Components of a Decision Support System

Traditionally, the term “decision support system” is used to describe tools with some computer component to help people, usually managers, identify and evaluate options when faced with a complicated decision.  However, you don’t need a computer to use all the components of a decision support system.  A number of brain-based ways of thinking about decisions can be useful and are often much more accessible.  What you need is a way to systematically think through possible outcomes of your choices and compare the relative benefit of each.

10 Minutes, 10 Months, 10 Years

Suzy Welch’s book, 10-10-10, helps you think about the future outcome of decisions you need to make:  what will the outcome be in 10 minutes, 10 months, and 10 years?  (Mixed reviews on Amazon; I found the book helpful.)  Many times, what appears to be more important in 10 minutes (finish the assignment) has a different outcome in 10 years (get more exercise).

Some of the books reviewers think this system is nothing but common sense, without acknowledging that “common sense” is the least common of all the senses.  Other reviewers, including me, realize that regularly thinking through the long term outcome of any of our daily decisions can be a discipline.

Her system gets a little complicated if you have to decide between more than two options or a “go-don’t go” situation.

Round the Clock

When I read Peter Bregman’s post about Visualizing Failure on the HBR blog this morning, I was reminded of another, brain-based, decision support tool I use called “round the clock.”

To use the Round the Clock system yourself, draw a circle on a blank sheet of paper.  Mark at least the quarter hour positions, at 12, 3, 6, and 9.  Now, close your eyes and imagine the best outcome possible for the decision you face.  Make a note of that outcome at the 12 position.

Next, imagine, per Visualizing Failure, the worst possible outcome, given the realistic facts of the choice you are considering.  This outcome goes at the 6 position.

Next, imagine two, different, outcomes, halfway between best possible” and “worst possible.”   One is more good than bad, one is less great and a little more difficult, but neither should be a total failure of the concept.  These outcomes belong at the 3 and 9 spots, respectively.

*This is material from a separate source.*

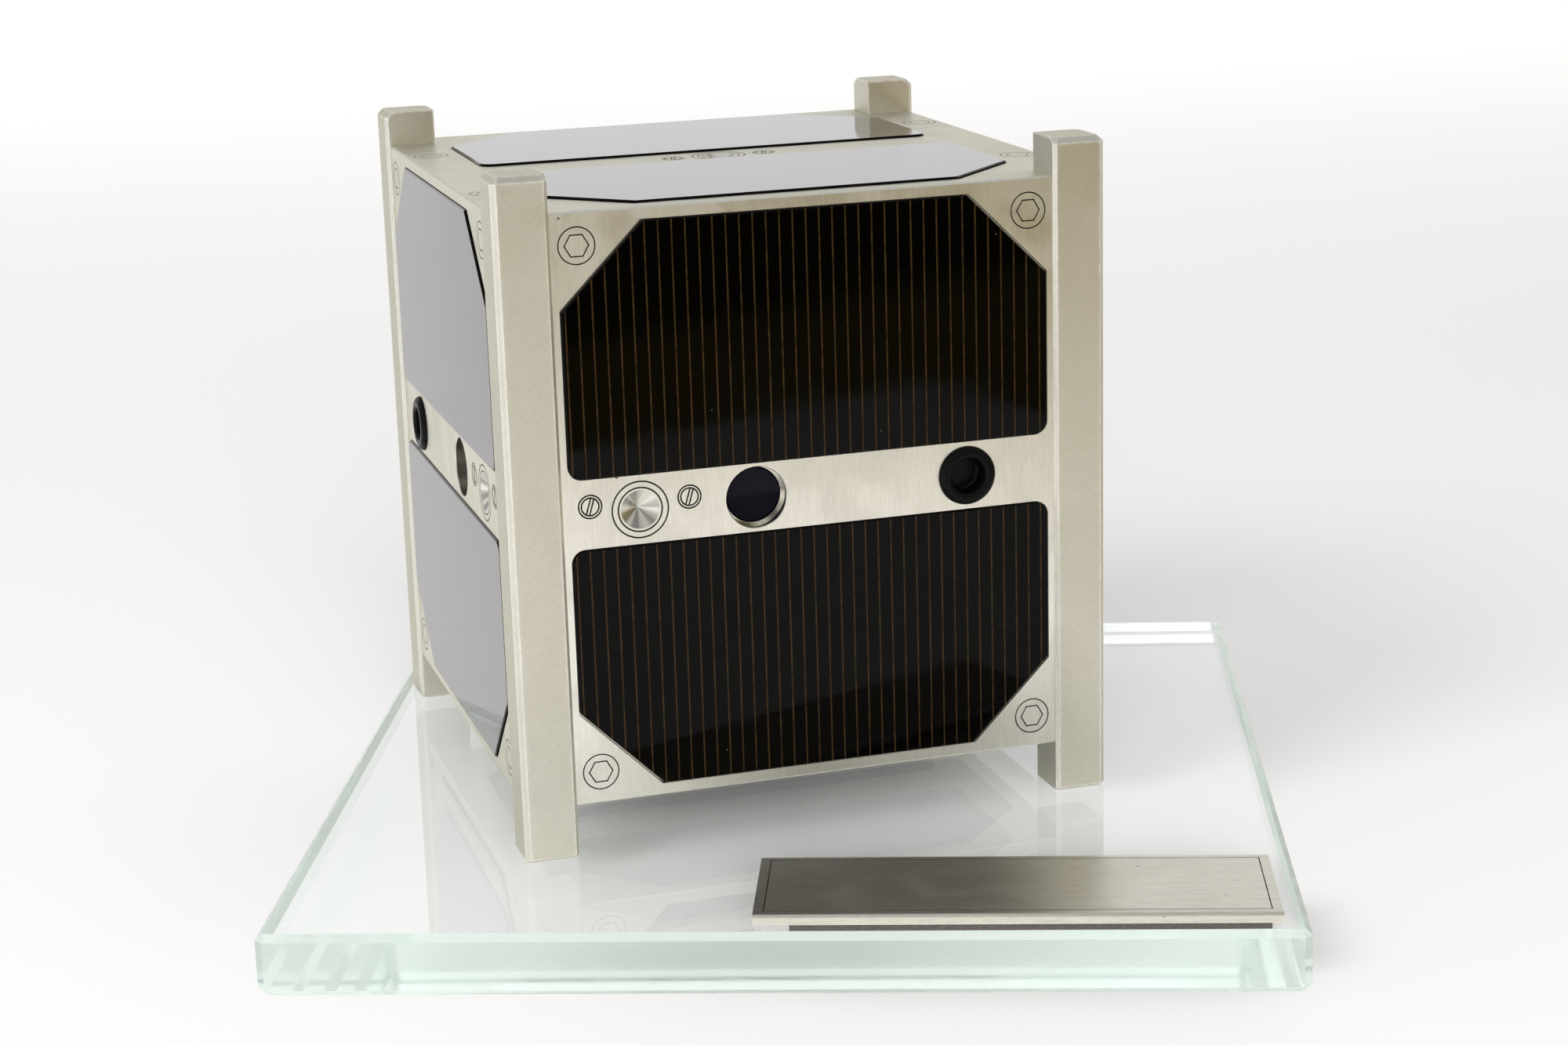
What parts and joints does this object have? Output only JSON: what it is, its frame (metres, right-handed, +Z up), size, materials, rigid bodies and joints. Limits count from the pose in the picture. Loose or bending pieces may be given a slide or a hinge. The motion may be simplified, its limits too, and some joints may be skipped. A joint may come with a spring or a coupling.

If your facts and imagination will accommodate you, keep going–differently successful, or un-, outcomes at each of the numbers on the clock face.  However, many decisions only need the major four positions covered, before you understand what course of action you need to take.

If you’re still not sure, give yourself a day to think about the worst possible outcome that you can imagine.  What exactly would that be like?  What warning signals would the situation provide to you, that could indicate a need for a change in plan?  Is it true, like one commenter suggested (admittedly as a very unlikely outcome), that:

What if you quit your job to start your dream company, and you fail, lose all of your money, can’t get another boring job, lose your house, can’t support your family, your family disowns you, you end up on the street, you acquire some deadly disease, and are homeless.

Equating “not starting your dream company” with “homelessness” is an awfully big leap.  Very few people make that leap in one step.  Very few people wind up homeless, as a result of entrepreneurial failure alone, although sometimes stories about business failure make for better cardboard signs than stories about other causes of homelessness.

If you’re pretty sure that your family would not disown you, or that you would find some job any job if your business could not provide the income you needed, then your “worst case outcome” is NOT homelessness, and “living on the street” should not be in the 6:00 position.

You may want to make a note of any warning signs you thought about as you imagine the worse case scenario.

Outcomes are Unknowable

The truth is, any outcome reasonably far into the future, involving other people, is pretty much unknowable from the start.  If it were a 100% sure thing, you wouldn’t need to put your idea through the components of a decision support system, by evaluating individual steps and outcomes against what you know about the world.

We know from research in a number of fields that people are pretty bad about predicting accurately.  However, most people are actually reasonably good at responding to out-of-the-blue unexpected events.  What hurts emotionally are the events that are completely predictable, that we didn’t predict, often because we became too attached to one potential outcome too quickly.

When you do a round-the-clock exercise, you have an opportunity to consider and document the warning signs that could appear along the way, telling you that your path is leading to a 6:00 outcome rather than the noon version in your best dreams.

Similarly, if you regularly practice 10-10-10 thinking, it’s much less likely that you’ll turn around on your next “0” birthday and say, “I sure  wish I’d exercised more…”  At the very least, you’ll understand that you made decisions in favor of some other outcome along the way.

Make a decision to decide…

Big decisions can be intimidating.  Using the components of a decision support system, even with pencil, paper, and your imagination, can cut a big decision into much more manageable parts.   All you need is a way to systematically think through possible outcomes of your choices and compare the relative benefit of each.